> [EXERCISE]: Within the material below, find each line bearing the word "context" and present it.

══ MATERIAL TO PROCESS

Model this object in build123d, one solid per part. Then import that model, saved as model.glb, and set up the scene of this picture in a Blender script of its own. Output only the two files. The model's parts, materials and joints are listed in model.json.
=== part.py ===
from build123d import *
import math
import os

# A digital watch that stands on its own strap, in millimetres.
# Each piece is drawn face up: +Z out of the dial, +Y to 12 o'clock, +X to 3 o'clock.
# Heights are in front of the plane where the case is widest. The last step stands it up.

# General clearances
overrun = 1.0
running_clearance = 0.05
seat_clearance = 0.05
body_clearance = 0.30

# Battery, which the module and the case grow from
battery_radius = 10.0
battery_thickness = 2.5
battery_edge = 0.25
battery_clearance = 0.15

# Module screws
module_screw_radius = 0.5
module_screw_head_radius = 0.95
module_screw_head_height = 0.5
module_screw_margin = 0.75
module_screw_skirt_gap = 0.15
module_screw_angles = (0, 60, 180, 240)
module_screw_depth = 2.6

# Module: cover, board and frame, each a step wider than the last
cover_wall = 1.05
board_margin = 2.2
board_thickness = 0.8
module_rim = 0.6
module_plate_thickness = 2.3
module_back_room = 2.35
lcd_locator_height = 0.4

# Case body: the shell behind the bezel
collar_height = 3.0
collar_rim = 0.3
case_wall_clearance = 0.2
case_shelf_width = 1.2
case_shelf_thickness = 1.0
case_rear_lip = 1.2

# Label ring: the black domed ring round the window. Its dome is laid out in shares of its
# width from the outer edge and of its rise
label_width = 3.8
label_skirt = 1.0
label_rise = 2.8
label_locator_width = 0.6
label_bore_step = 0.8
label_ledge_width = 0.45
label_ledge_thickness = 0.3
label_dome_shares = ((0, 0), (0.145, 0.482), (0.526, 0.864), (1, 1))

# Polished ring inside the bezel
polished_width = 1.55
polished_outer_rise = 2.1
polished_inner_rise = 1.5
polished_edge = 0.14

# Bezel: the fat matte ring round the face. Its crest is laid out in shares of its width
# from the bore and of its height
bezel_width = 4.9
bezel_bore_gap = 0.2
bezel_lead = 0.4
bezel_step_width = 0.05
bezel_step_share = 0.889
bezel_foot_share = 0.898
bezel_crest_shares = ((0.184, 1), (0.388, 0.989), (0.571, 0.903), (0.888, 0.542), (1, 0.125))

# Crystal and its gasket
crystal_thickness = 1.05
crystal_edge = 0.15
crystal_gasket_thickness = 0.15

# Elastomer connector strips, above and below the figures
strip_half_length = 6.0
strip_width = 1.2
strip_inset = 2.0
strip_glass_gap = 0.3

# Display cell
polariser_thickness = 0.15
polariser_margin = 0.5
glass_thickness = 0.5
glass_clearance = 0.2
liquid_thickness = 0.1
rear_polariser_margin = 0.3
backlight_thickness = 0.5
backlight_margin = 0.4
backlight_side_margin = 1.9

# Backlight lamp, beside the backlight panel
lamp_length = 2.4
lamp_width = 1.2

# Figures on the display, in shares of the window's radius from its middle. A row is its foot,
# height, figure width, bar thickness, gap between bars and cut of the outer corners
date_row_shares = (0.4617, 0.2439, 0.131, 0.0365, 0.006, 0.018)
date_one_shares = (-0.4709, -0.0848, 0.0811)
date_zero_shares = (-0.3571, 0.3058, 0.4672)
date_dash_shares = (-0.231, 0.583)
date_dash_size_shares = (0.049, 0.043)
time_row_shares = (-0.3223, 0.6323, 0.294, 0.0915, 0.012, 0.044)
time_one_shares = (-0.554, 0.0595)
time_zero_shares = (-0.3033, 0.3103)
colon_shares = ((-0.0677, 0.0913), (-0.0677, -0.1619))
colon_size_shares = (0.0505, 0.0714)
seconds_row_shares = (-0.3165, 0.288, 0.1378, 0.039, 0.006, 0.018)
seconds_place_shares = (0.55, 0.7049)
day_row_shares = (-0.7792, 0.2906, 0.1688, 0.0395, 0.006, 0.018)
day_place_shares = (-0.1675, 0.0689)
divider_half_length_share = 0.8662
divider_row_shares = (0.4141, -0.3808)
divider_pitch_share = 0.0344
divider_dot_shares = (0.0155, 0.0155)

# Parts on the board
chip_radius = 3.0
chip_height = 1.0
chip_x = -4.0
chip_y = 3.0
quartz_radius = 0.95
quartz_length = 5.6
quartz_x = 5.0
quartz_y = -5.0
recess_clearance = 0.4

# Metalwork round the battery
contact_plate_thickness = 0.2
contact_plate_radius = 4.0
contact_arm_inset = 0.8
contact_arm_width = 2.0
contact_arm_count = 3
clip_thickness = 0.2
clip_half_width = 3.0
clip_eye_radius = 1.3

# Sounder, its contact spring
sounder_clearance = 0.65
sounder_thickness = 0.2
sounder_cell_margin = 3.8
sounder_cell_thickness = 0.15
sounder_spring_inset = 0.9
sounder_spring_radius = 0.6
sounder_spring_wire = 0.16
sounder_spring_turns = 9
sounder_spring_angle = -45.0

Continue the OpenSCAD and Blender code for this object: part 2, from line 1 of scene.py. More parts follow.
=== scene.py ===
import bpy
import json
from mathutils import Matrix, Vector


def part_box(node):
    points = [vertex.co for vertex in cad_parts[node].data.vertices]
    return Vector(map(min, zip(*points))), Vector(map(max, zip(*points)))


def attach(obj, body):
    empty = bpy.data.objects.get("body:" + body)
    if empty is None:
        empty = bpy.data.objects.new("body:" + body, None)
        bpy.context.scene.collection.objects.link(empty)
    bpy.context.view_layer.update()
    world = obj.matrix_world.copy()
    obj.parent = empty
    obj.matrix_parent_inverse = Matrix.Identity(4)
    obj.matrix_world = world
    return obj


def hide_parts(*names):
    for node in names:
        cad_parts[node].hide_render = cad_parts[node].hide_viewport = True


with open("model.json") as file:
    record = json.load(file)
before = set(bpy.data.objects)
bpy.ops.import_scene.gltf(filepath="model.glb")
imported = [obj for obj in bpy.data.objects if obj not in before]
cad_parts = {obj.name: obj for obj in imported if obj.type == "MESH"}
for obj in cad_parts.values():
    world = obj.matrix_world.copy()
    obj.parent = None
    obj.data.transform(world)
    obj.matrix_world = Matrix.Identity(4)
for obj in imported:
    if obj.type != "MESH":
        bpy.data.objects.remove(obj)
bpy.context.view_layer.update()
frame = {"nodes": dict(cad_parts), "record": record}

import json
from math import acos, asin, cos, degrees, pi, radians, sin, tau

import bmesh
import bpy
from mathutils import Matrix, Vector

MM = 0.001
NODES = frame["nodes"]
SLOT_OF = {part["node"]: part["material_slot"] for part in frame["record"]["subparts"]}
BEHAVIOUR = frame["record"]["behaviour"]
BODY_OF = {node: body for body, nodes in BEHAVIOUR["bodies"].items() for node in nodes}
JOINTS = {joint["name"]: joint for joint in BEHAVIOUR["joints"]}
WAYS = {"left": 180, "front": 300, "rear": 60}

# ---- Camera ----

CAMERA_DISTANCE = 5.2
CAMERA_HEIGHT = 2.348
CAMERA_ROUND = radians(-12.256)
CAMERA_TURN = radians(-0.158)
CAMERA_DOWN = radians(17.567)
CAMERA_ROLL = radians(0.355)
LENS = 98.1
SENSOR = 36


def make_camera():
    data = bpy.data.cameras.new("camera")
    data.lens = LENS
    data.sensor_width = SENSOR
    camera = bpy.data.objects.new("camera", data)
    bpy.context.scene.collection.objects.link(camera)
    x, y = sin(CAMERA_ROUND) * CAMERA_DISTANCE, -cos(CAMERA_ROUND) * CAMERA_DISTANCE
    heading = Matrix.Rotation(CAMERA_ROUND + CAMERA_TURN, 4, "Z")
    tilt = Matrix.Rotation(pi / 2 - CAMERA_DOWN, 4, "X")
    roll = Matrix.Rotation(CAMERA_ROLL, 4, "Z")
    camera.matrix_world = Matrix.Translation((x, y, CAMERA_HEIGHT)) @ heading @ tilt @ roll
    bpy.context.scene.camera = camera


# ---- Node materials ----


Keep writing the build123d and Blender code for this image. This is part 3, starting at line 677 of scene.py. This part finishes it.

════

> [WORKED SOLUTION]:
        bpy.context.scene.collection.objects.link(empty)
    bpy.context.view_layer.update()
bpy.context.view_layer.update()
    bpy.context.scene.collection.objects.link(camera)
    bpy.context.scene.camera = camera